The student model 230 is ensemble trained on the one or more query dimensions and the one or more document dimensions, e.g., fields 812 for the query and 852 for the documents. For example, the fields 812 include text, salient terms, geo location, and entities. The text field includes text of the query. The salient terms are terms derived from the query and that that are determined to be of topical importance. The geo location is the location specified in the query and/or the location from which the query was received. For the document fields 852, the URL field is the uniform resource locator of the document, and the title field includes the title text of the document. The salient terms are terms derived from the document and that are determined to be of topical importance.

The inputs are tokenized by tokenizers to a sequence of tokens 814 and 854, respectively, e.g., input integers. Respective embedding layers then take the respective tokens 814 and 854 and generate respective combined embeddings 816 and 856 by mapping the respective tokens 814 and 854 to respective embeddings 816 and 856.

Respective transformer layers 818 and 858 receive the respective combined embeddings 818 and 858 as input and map the input sequence of embeddings to a sequence of continuous representations. The output of the respective transformer layers 818 and 858 are provided to the respective pooler layers 820 and 860, which respective query embeddings 822 and document embeddings 862. The query embeddings 822 and document embeddings 862 are used to predict a performance of an input query for an input landing page. For example, a cosine similarity score that measured the similarity of the query embeddings 822 to the document embedding 862 can be used to predict the score. Other appropriate scoring processes can also be used.

The models of FIGS. 7 and 8 can be trained on any set of query fields and document fields shown. For example, the models can be trained on any combination of the text, salient terms, geo location, URL, and entities fields. For example, the models can be trained only on the text, salient terms, geo location, and URL fields. Additionally, other fields that are now shown in FIGS. 7 and 8 can also be used for training.

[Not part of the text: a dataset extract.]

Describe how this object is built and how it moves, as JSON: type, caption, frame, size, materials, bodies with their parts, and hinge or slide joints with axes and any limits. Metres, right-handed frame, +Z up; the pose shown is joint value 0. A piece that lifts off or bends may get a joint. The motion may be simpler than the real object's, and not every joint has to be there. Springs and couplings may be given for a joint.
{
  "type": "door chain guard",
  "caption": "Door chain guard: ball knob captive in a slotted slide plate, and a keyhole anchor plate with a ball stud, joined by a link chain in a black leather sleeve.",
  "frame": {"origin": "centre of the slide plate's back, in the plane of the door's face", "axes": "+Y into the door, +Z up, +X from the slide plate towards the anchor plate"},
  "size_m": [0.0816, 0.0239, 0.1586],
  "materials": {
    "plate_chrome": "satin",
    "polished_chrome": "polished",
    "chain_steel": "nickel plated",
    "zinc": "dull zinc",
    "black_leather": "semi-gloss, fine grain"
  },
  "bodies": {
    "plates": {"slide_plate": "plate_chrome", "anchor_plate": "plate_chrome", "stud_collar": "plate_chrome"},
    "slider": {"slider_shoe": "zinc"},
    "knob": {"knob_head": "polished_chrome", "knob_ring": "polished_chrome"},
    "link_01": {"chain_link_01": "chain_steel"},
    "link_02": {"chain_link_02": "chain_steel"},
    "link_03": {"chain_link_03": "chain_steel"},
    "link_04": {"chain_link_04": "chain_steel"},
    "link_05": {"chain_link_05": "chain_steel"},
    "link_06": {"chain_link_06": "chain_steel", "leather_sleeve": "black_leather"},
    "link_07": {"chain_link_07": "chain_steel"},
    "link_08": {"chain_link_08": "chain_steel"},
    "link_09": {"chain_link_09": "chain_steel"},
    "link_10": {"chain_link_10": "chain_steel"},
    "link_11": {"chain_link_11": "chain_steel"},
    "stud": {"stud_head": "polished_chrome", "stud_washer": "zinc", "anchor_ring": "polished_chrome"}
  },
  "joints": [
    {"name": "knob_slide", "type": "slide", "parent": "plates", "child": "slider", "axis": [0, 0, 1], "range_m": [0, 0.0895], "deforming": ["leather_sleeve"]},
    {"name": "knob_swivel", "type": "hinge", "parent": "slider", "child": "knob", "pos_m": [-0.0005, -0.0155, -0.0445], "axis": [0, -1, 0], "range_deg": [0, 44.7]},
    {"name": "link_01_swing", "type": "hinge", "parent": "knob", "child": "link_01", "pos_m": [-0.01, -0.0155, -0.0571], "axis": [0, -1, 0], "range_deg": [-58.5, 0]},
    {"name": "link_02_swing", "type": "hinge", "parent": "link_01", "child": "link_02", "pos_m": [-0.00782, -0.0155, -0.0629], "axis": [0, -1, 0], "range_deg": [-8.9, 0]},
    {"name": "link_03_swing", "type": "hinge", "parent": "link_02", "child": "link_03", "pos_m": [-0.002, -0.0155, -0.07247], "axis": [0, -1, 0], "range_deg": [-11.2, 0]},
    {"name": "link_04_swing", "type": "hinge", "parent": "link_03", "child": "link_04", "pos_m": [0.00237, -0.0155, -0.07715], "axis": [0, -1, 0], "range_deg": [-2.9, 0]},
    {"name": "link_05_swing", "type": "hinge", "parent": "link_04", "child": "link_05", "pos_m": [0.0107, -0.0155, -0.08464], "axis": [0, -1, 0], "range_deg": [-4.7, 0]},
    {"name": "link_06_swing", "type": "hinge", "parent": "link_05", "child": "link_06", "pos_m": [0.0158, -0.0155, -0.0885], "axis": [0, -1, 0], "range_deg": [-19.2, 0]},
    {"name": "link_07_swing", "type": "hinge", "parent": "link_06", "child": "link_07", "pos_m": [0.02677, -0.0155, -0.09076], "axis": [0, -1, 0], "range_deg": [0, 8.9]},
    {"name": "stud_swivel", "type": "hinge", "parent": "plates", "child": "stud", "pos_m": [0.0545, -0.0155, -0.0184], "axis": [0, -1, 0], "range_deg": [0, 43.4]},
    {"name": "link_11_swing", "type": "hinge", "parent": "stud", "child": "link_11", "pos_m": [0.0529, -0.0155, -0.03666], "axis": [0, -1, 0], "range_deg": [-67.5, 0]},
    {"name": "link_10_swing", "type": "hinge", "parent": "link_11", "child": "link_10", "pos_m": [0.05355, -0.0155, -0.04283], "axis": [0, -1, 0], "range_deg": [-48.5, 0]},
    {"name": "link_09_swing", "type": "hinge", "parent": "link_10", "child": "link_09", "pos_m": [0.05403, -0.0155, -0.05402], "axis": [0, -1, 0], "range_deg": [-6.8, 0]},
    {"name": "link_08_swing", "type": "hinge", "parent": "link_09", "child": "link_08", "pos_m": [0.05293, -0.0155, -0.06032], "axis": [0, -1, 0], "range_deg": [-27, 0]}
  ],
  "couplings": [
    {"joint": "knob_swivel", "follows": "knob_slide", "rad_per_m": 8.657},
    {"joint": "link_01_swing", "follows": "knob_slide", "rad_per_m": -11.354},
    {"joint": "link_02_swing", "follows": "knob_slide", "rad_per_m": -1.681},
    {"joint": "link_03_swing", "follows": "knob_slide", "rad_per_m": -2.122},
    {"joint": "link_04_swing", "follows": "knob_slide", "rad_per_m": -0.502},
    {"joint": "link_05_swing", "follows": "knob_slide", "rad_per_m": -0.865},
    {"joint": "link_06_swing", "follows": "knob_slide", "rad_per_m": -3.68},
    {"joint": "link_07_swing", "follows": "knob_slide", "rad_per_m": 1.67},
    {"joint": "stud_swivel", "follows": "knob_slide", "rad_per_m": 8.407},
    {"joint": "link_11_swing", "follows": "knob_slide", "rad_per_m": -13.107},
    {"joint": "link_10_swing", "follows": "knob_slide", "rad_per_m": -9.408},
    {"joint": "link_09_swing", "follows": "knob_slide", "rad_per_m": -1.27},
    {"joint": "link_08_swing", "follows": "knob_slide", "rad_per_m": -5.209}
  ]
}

Additional Implementation Details

FIG. 9 is a block diagram of an example computer system 900 that can be used to perform operations described above. The system 900 includes a processor 910, a memory 920, a storage device 930, and an input/output device 940. Each of the components 910, 920, 930, and 940 can be interconnected, for example, using a system bus 950. The processor 910 is capable of processing instructions for execution within the system 900. In one implementation, the processor 910 is a single-threaded processor. In another implementation, the processor 910 is a multi-threaded processor. The processor 910 is capable of processing instructions stored in the memory 920 or on the storage device 930.

The memory 920 stores information within the system 900. In one implementation, the memory 920 is a computer-readable medium. In one implementation, the memory 920 is a volatile memory unit. In another implementation, the memory 920 is a non-volatile memory unit.

The storage device 930 is capable of providing mass storage for the system 900. In one implementation, the storage device 930 is a computer-readable medium. In various different implementations, the storage device 930 can include, for example, a hard disk device, an optical disk device, a storage device that is shared over a network by multiple computing devices (e.g., a cloud storage device), or some other large capacity storage device.

The input/output device 940 provides input/output operations for the system 900. In one implementation, the input/output device 940 can include one or more of a network interface devices, e.g., an Ethernet card, a serial communication device, e.g., and RS-232 port, and/or a wireless interface device, e.g., and 802.11 card. In another implementation, the input/output device can include driver devices configured to receive input data and send output data to other devices, e.g., keyboard, printer, display, and other peripheral devices 960. Other implementations, however, can also be used, such as mobile computing devices, mobile communication devices, set-top box television client devices, etc.

Although an example processing system has been described in FIG. 9, implementations of the subject matter and the functional operations described in this specification can be implemented in other types of digital electronic circuitry, or in computer software, firmware, or hardware, including the structures disclosed in this specification and their structural equivalents, or in combinations of one or more of them.

An electronic document (which for brevity will simply be referred to as a document) does not necessarily correspond to a file. A document may be stored in a portion of a file that holds other documents, in a single file dedicated to the document in question, or in multiple coordinated files.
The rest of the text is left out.